E ter se transformado num cara de esquerda desconstruído, ou num bom samaritano qualquer, e ter se arrependido de ter feito não faz o cara deixar de ser um estuprador - só faz o cara tentar convencer os outros que não fará mais (o que também é duvidável, porque a ideia de que mulheres devem o coito a homens é tão naturalizada por eles que eles vão exercitá-la por toda a vida, naturalmente, como se fosse um impulso natural esperar isso delas, eles vão fazer isso, seja com violência mais direta, seja de maneira mais subjetivas.

Por isso, eu digo, sem pestanejar: TODOS, eu disse T-O-D-O-S os homens já cometeram ou tentaram cometer alguns desses atos contra mulheres. TODOS. Nossos irmãos, tios, avós, pais, amigos, maridos, namorados. TODOS. Não há exceção.

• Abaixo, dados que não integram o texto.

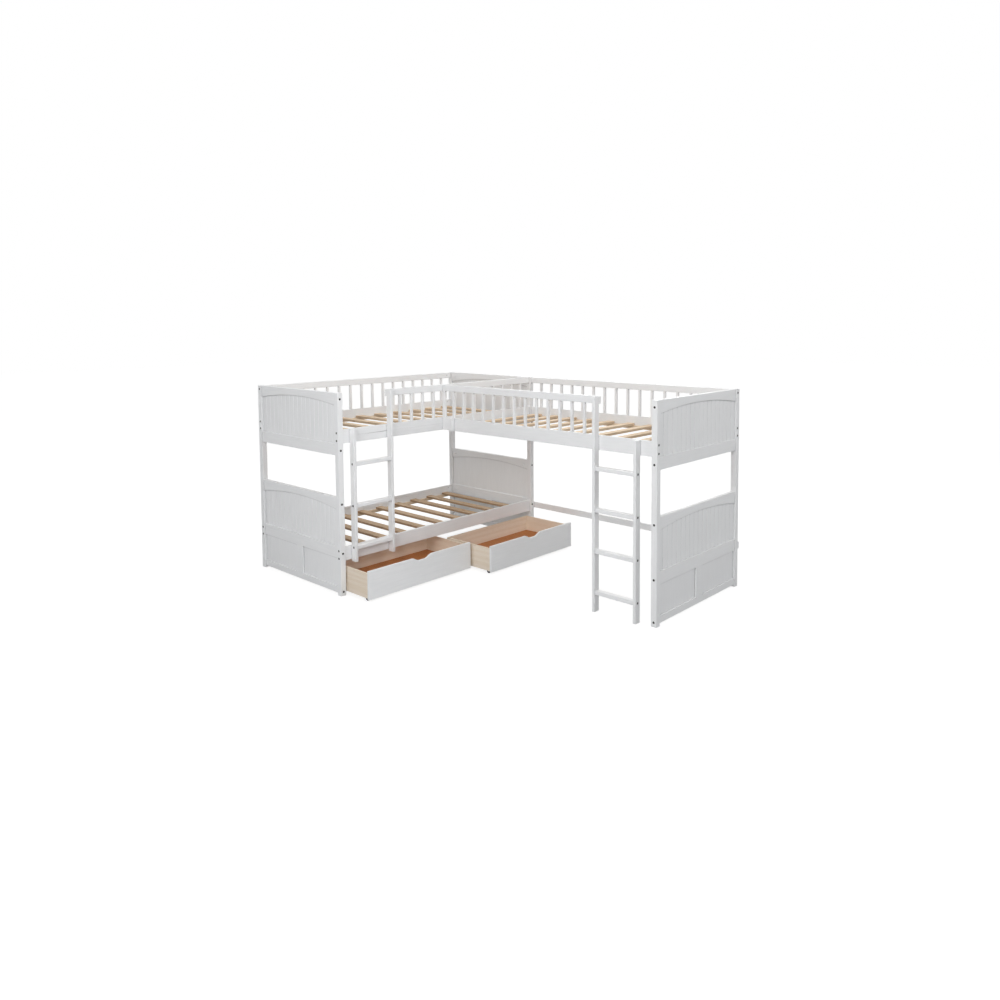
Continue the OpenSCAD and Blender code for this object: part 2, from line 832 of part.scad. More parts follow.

Eu não tenho medo de dizer que TODOS os homens já estupraram alguma mulher na vida. PORQUE ISSO É A CULTURA DO ESTUPRO e todos os homens praticam a cultura do estupro, porque ela é natural pra eles.




*A justificativa da exceção serve para que possamos, nós, mulheres, sempre pensar que há um contingente de homens livre da acusação do estupro e que esses seriam, obviamente, os homens que amamos. A "exceção" é, portanto, o lugar em que as mulheres depositam suas esperanças no sexo masculino e, ainda mais: é a negação de suas próprias histórias. É a esperança da redenção de suas próprias experiências de violência com os homens, na desesperada tentativa de não se sentirem culpadas, de não sentirem o peso que o patriarcado deposita sobre nossas costas nos culpando por cada um de nossos estupros, desde o mais incisivamente violento ao mais naturalizado deles, as mulheres precisam acreditar que "nem todo homem", porque se "nem todo homem é um estuprador", nem sempre ser mulher será uma experiência forjada a partir do estupro.